Everything from the first line down to the line containing "SMOOTH_HEAD, PALE_HEAD, DARK_LEGS" should be reproduced exactly; please include nothing else.

╭─ Collected data

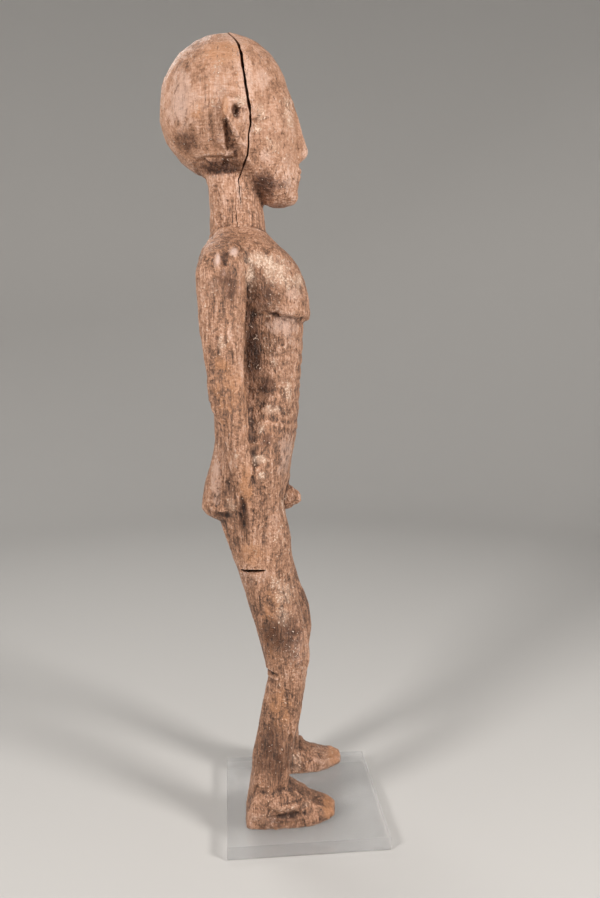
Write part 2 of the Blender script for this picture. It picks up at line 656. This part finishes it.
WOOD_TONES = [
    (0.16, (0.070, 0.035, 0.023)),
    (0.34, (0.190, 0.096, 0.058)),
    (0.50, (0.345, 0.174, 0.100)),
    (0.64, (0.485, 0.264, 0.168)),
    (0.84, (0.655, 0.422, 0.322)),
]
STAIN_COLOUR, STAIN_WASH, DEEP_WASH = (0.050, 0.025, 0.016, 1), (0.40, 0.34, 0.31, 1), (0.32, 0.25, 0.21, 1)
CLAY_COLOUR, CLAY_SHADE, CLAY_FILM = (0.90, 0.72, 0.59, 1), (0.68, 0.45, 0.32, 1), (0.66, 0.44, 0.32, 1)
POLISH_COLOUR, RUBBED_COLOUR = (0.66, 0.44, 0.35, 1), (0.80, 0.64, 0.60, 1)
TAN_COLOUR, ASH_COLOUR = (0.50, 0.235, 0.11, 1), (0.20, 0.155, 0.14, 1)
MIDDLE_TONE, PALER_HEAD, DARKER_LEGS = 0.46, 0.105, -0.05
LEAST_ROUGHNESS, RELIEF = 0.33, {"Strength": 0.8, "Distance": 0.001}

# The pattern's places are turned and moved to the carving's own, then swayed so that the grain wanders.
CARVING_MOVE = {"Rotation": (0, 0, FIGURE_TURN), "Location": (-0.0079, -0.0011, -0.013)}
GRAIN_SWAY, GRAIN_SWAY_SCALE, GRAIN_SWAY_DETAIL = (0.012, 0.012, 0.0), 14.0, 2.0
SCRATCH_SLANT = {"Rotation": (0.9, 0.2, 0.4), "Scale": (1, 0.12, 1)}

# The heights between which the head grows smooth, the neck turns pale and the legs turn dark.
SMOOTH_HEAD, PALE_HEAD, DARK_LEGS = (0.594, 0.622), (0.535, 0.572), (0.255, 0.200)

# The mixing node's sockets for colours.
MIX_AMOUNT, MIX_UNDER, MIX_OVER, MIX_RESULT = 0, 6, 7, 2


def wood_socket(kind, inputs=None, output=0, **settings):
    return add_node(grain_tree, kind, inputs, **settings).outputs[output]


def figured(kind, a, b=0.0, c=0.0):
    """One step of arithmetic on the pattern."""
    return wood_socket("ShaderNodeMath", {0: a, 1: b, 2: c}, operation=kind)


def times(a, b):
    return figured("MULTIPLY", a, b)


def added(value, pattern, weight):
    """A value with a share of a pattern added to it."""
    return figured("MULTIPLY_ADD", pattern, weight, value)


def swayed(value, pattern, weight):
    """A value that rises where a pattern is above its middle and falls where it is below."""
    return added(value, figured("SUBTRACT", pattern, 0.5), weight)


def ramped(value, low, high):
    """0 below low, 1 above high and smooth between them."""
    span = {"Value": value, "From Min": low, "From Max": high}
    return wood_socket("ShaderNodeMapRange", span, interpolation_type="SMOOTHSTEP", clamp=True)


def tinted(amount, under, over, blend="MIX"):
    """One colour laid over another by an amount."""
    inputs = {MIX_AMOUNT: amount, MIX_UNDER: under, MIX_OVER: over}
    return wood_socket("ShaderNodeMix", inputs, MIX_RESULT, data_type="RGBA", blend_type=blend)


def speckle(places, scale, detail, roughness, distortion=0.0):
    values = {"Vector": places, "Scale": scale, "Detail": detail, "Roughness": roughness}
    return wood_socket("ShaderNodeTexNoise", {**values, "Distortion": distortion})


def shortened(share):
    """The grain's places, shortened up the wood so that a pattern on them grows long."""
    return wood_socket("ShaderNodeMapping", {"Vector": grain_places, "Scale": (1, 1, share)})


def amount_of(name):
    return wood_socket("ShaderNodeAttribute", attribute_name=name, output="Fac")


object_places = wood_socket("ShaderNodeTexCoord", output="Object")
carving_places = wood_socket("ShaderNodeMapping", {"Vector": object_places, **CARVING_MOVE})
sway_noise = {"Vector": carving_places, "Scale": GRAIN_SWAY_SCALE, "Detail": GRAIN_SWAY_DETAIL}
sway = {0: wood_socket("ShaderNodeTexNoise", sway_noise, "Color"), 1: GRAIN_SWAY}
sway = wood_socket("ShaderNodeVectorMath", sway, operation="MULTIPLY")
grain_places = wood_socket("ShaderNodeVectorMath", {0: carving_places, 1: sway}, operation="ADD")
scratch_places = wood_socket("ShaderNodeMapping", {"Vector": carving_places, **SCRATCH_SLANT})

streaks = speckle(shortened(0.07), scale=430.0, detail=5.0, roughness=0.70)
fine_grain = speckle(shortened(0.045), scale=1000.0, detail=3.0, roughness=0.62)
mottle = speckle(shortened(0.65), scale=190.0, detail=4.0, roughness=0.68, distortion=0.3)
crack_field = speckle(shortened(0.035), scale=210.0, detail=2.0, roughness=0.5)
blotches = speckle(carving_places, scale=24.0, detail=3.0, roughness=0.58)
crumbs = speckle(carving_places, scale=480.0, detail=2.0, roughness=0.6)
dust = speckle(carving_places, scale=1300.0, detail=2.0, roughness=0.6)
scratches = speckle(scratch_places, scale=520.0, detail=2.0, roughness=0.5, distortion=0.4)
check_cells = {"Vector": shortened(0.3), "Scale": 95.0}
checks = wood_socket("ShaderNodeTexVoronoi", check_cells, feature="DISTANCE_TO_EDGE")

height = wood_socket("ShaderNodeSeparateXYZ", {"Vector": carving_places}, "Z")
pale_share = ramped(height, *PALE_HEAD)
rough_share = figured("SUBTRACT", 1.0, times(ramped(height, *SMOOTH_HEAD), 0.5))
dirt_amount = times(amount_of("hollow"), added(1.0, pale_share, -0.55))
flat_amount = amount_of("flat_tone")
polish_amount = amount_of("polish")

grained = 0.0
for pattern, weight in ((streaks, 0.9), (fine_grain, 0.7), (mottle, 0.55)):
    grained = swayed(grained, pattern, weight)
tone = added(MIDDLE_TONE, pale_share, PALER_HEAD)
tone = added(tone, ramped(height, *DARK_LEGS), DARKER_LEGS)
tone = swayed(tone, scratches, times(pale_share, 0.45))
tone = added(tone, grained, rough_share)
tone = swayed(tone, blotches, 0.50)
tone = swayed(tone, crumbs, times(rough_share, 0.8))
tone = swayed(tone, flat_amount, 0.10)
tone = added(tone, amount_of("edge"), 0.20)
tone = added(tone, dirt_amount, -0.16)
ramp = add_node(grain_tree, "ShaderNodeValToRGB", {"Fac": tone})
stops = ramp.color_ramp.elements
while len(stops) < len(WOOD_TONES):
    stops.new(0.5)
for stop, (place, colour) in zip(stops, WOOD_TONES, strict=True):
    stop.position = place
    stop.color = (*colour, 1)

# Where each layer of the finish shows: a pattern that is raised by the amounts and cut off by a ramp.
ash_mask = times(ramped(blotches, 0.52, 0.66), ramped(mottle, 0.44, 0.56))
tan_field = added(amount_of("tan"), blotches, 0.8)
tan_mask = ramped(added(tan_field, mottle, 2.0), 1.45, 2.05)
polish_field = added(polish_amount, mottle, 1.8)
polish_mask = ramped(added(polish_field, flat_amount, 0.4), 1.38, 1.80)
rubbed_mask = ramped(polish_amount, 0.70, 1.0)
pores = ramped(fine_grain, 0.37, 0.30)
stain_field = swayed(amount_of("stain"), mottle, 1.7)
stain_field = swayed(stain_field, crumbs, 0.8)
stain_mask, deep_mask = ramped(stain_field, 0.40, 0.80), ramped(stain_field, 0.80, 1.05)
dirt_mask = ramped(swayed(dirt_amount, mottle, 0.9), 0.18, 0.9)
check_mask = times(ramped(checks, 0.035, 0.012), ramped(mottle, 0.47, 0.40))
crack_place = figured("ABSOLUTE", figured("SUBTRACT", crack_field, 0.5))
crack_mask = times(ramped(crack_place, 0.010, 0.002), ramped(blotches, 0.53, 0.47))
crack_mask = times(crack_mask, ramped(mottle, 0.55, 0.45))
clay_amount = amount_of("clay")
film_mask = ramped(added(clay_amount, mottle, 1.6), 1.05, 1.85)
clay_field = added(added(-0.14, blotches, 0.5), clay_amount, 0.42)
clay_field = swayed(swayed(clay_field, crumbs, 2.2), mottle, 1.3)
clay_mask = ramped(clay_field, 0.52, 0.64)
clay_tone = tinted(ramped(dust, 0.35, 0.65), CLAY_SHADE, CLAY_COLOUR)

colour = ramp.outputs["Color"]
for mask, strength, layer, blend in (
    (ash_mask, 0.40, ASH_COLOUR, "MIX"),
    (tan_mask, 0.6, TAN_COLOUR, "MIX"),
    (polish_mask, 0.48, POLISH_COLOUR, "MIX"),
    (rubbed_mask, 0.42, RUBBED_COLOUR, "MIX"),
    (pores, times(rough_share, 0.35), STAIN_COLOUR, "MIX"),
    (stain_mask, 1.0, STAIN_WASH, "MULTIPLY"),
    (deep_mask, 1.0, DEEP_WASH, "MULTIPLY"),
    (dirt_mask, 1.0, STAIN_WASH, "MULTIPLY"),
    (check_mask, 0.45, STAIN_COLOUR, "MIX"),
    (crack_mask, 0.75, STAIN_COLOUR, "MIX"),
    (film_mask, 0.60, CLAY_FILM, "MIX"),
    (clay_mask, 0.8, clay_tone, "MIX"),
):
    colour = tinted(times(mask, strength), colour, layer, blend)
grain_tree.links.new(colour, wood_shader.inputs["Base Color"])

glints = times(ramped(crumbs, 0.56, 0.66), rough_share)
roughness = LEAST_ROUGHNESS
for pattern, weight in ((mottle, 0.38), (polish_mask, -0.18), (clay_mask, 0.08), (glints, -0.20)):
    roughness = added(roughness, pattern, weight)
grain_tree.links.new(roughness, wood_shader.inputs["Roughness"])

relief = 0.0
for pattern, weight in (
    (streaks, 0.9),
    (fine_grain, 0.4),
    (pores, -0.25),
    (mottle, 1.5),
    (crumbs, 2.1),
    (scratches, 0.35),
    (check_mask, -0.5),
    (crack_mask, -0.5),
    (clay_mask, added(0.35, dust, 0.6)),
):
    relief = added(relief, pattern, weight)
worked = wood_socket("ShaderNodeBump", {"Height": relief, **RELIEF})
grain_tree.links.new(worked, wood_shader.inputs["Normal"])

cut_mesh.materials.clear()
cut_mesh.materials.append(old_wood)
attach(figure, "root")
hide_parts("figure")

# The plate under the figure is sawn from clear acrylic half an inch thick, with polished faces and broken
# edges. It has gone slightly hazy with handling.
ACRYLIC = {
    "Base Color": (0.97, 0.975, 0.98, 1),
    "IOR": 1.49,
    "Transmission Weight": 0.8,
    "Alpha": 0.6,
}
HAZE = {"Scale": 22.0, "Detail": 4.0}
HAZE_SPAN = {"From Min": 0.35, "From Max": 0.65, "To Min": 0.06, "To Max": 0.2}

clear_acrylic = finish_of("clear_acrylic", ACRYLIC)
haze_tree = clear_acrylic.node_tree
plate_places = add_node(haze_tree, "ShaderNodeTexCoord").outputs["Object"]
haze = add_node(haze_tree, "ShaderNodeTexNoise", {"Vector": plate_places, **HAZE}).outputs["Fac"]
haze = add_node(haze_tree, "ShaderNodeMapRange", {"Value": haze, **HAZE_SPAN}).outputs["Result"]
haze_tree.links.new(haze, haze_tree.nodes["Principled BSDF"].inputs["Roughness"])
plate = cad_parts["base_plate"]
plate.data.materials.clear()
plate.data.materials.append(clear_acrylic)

╰─

**Solution:**
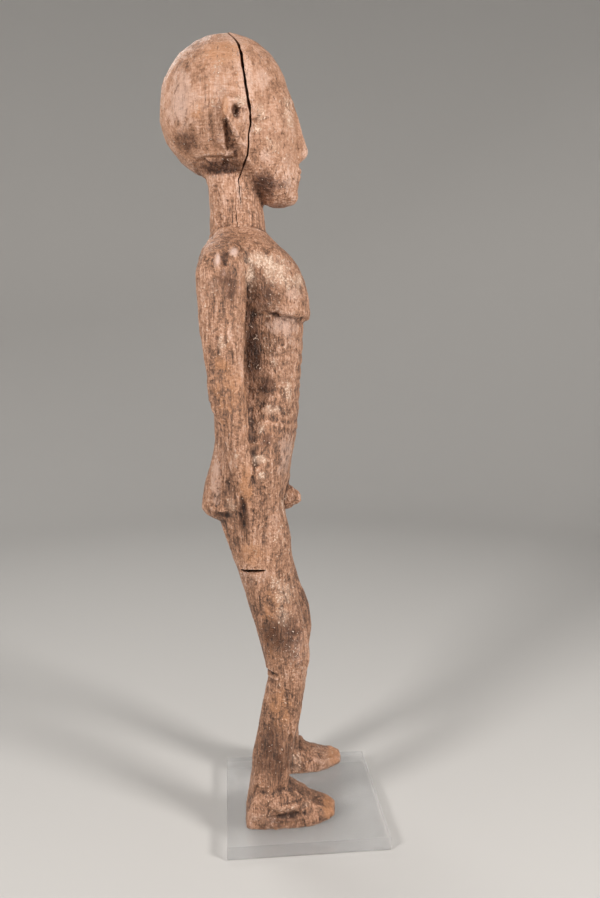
Write part 2 of the Blender script for this picture. It picks up at line 656. This part finishes it.
WOOD_TONES = [
    (0.16, (0.070, 0.035, 0.023)),
    (0.34, (0.190, 0.096, 0.058)),
    (0.50, (0.345, 0.174, 0.100)),
    (0.64, (0.485, 0.264, 0.168)),
    (0.84, (0.655, 0.422, 0.322)),
]
STAIN_COLOUR, STAIN_WASH, DEEP_WASH = (0.050, 0.025, 0.016, 1), (0.40, 0.34, 0.31, 1), (0.32, 0.25, 0.21, 1)
CLAY_COLOUR, CLAY_SHADE, CLAY_FILM = (0.90, 0.72, 0.59, 1), (0.68, 0.45, 0.32, 1), (0.66, 0.44, 0.32, 1)
POLISH_COLOUR, RUBBED_COLOUR = (0.66, 0.44, 0.35, 1), (0.80, 0.64, 0.60, 1)
TAN_COLOUR, ASH_COLOUR = (0.50, 0.235, 0.11, 1), (0.20, 0.155, 0.14, 1)
MIDDLE_TONE, PALER_HEAD, DARKER_LEGS = 0.46, 0.105, -0.05
LEAST_ROUGHNESS, RELIEF = 0.33, {"Strength": 0.8, "Distance": 0.001}

# The pattern's places are turned and moved to the carving's own, then swayed so that the grain wanders.
CARVING_MOVE = {"Rotation": (0, 0, FIGURE_TURN), "Location": (-0.0079, -0.0011, -0.013)}
GRAIN_SWAY, GRAIN_SWAY_SCALE, GRAIN_SWAY_DETAIL = (0.012, 0.012, 0.0), 14.0, 2.0
SCRATCH_SLANT = {"Rotation": (0.9, 0.2, 0.4), "Scale": (1, 0.12, 1)}

# The heights between which the head grows smooth, the neck turns pale and the legs turn dark.
SMOOTH_HEAD, PALE_HEAD, DARK_LEGS = (0.594, 0.622), (0.535, 0.572), (0.255, 0.200)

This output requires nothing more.